OGUNQUIT — While the businesses in Ogunquit have benefited from an extended summer season, the last few Select Board meetings have been devoted to an out-of-season concern: plowing, specifically of private roads by town staff.
Town Manager Tom Fortier said at the Sept. 15 Select Board meeting that the town had been plowing private roads for many years and it had been included on the town warrant since 2003, renewed every year since 2012 on a town vote.
However, when the town checked this practice against the state constitution, it found that the practice violated the “public purpose” doctrine of the law. The Maine Department of Transportation gives an example of how this can get the town in trouble: For instance, if repairs are made to a private camp road which is open to the public, and the road is subsequently closed to public access, this would be an unconstitutional expenditure of public funds for a private purpose. The town must accept a road once it has been constructed – meeting certain standards that could cost existing private roads thousands of dollars to comply.

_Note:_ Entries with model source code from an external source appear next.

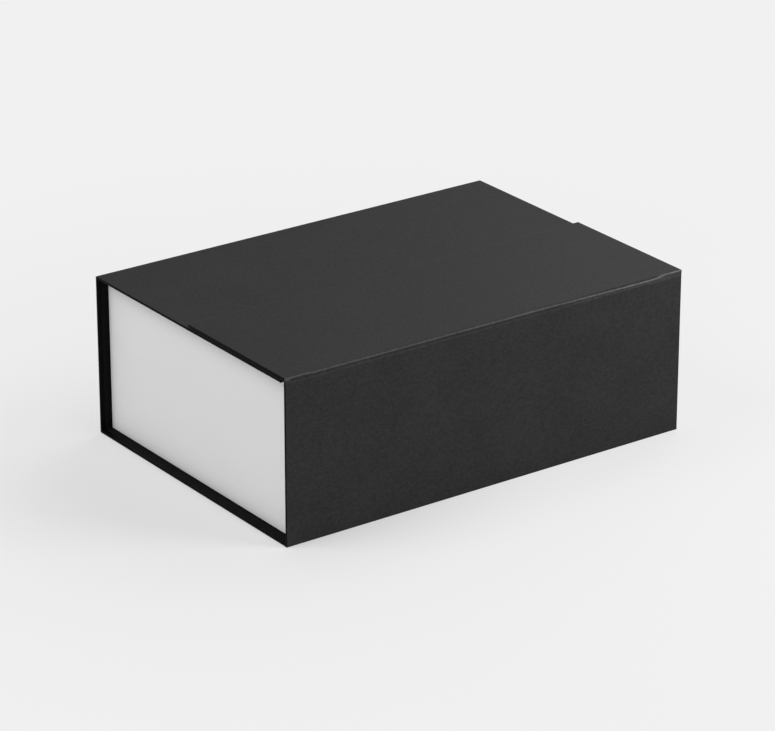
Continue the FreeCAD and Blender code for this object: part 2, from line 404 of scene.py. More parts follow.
# %% [markdown]
# ## Meshes
#
# Each paper is worked out as a grid of points, one row for each point of its path and one column
# for each place across it. The grid becomes quads, the quads get a thin thickness with Solidify,
# and one number for each point gives its finish: from 0 up to 1 the paper is lighter, as wear and
# as painted highlight, and from 0 down to -1 it is darker, as painted shade.

# %% Turn grids of points into a piece
PAPER_SHOWN = 0.12


def quads(rows, columns, first, closed):
    """The corner numbers of a grid's quads. A closed grid joins its last column to its first."""
    numbers = first + np.arange(rows * columns).reshape(rows, columns)
    ahead = np.roll(numbers, -1, axis=1)
    if not closed:
        numbers, ahead = numbers[:, :-1], ahead[:, :-1]
    return np.stack([numbers[:-1], numbers[1:], ahead[1:], ahead[:-1]], -1).reshape(-1, 4)


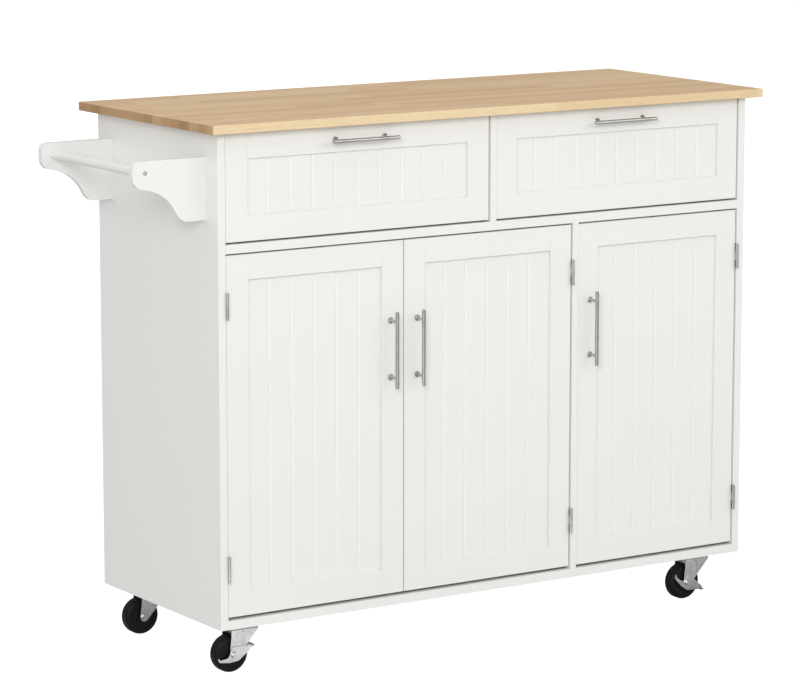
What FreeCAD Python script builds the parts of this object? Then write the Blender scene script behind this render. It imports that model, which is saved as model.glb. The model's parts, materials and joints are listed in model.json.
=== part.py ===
"""Rolling kitchen island with a butcher-block worktop.

A painted cabinet on four swivel casters: two drawers over three doors, two compartments with a
shelf each, and a towel rail on its left end.  Each sub-part is its own node, written to parts/.

The model is laid out in the cabinet's own directions, in millimetres: X from the outer face of the
left side panel, Y from the cabinet's front face towards the back, Z up from the floor.  save() then
moves every node so that the origin is the bottom centre of the whole island's box.
"""
import FreeCAD, Part
import math
import os

os.makedirs("parts", exist_ok=True)
Vector = FreeCAD.Vector
X_AXIS = Vector(1, 0, 0)
Y_AXIS = Vector(0, 1, 0)
Z_AXIS = Vector(0, 0, 1)

# ---- overall sizes ----
CABINET_WIDTH = 1076.0
CABINET_DEPTH = 404.0
CABINET_HEIGHT = 822.0
WORKTOP_THICKNESS = 15.0
WORKTOP_END_OVERHANG = 21.0
WORKTOP_FRONT_OVERHANG = 23.0
WORKTOP_BACK_OVERHANG = 30.0
WORKTOP_EDGE_ROUND = 1.5

# ---- board stock ----
PANEL_THICKNESS = 15.0
SIDE_THICKNESS = 14.0
DIVIDER_THICKNESS = 12.0
BACK_THICKNESS = 5.0
BACK_INSET = 6.0
TOP_RAIL_HEIGHT = 70.0
TOP_RAIL_SETBACK = 3.0
EDGE_EASE = 0.6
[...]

Beyond this, Fortier said, the town would lose its protection under Maine Tort – opening up the town to liability for damage to the road or property during plowing since the roads were private.
Historically, the town of Ogunquit has plowed 19 out of the 105 private roads in Ogunquit. Fortier said this was out of “past practices” and public access for emergency vehicles, and it has traditionally appeared on the town warrant each year and is accepted by town vote, albeit in vague language.
This puts the town in a difficult situation, because they have identified it as a liability, Fortier said; a lawyer would instruct them to remedy it immediately and look for solutions later on.
Many residents came out during the last few meetings and expressed their concern – both over the perceived unfairness of plowing certain private roads and what residents who live on plowed private roads will do in the future if the practice is ended.
Pricilla Collins-Slotnick, a resident who lives on a private road, spoke at the Sept. 5 meeting.
“Boy, I wish I could have gotten in on that deal because I think in the last 13 years I think I’ve spent $4,000 or $5,000,” she said. “We aren’t asking that you repair the roads,” she added, noting that she thinks the same service should be provided to everyone.
Bill Woods, who spoke at the Sept. 15 meeting, lives on a private road that is plowed each winter, and spoke about an easement that the selectmen created in 2002 in order to allow paving private roads.
“The only unfairness I see is all the roads in town should be able to petition to be able to have their roads plowed by the town. … The roads that are plowed are the roads that people live on who signed these easements,” Woods said. “This is short notice for people who have to get their roads plowed now.”
Select Board member John Daley expressed frustration with the restrictions of the law.
“The state law is ridiculous; we have more private dirt roads than we have public roads,” Daley said. “I’d like to find a way around it.”
The Select Board decided to look into the issue further and no action was taken at the Sept. 15 meeting.